Where Naïve Bayes is useful?

Naïve Bayes performs better in:

Sentiment analysis
Author identification: Given a large corpus of different authors, naive bayes can distinguish them based on word frequencies.
Spam filtering
Information retrieval: finding out if a document is relevant or irrelevant to a given query. This can be achieved by computing the likelihood of each document.
Word disambiguation: breaking down words for contextual clarity. Let’s say that you don’t know if the word Bank is referring to river or money. Now bank word can be used as bank of river or bank of money. To know the context of this particular word we can calculate \(\frac{P(river \vert text)}{P(money \vert text)}\). If the text refers to the river, then the score will be > 1. Similarly, if the text refers to the river, then the score will be < 1.

Where Naïve Bayes is NOT useful?

Naïve Bayes is not useful if the words are dependent in a sentence.

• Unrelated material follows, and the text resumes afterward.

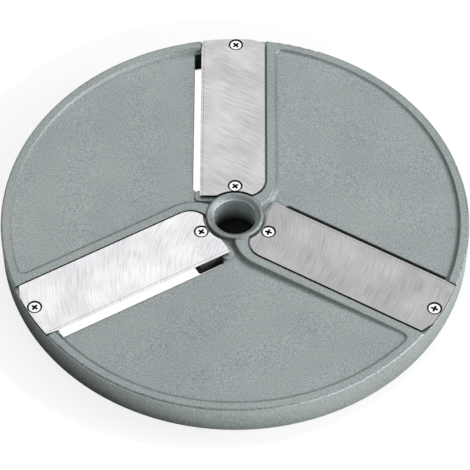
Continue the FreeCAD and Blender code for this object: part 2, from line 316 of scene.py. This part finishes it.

One example of this problem is fill in the blanks. For example, It’s always cold and snowy in ____. And you have 4 options: spring, summer, fall, and winter. In this case, Naïve Bayes might assign equal probability to each word. Even though from the context you can see that the answer is winter. You might argue that, in the above section, we say that it is helpful in contextual clarity. Yes, but both are different cases. As said earlier, it might assign equal probabilities to each word. On the other hand, in word disambiguation, we have full text to compare.
Another example is word order. Let’s take two sentences: I am happy because I did not go and I am not happy because I did go. Here the words are same and the model will assign same sentiment to both sentences.
Removing words: If we remove the mutual/common words from sentence then the context might get confusing. For example, the sentence This is not good, because your attitude is not even close to being nice. after processing will return [good, attitude, close, nice] which indicates positive sentiment, whereas the actual sentence is negative.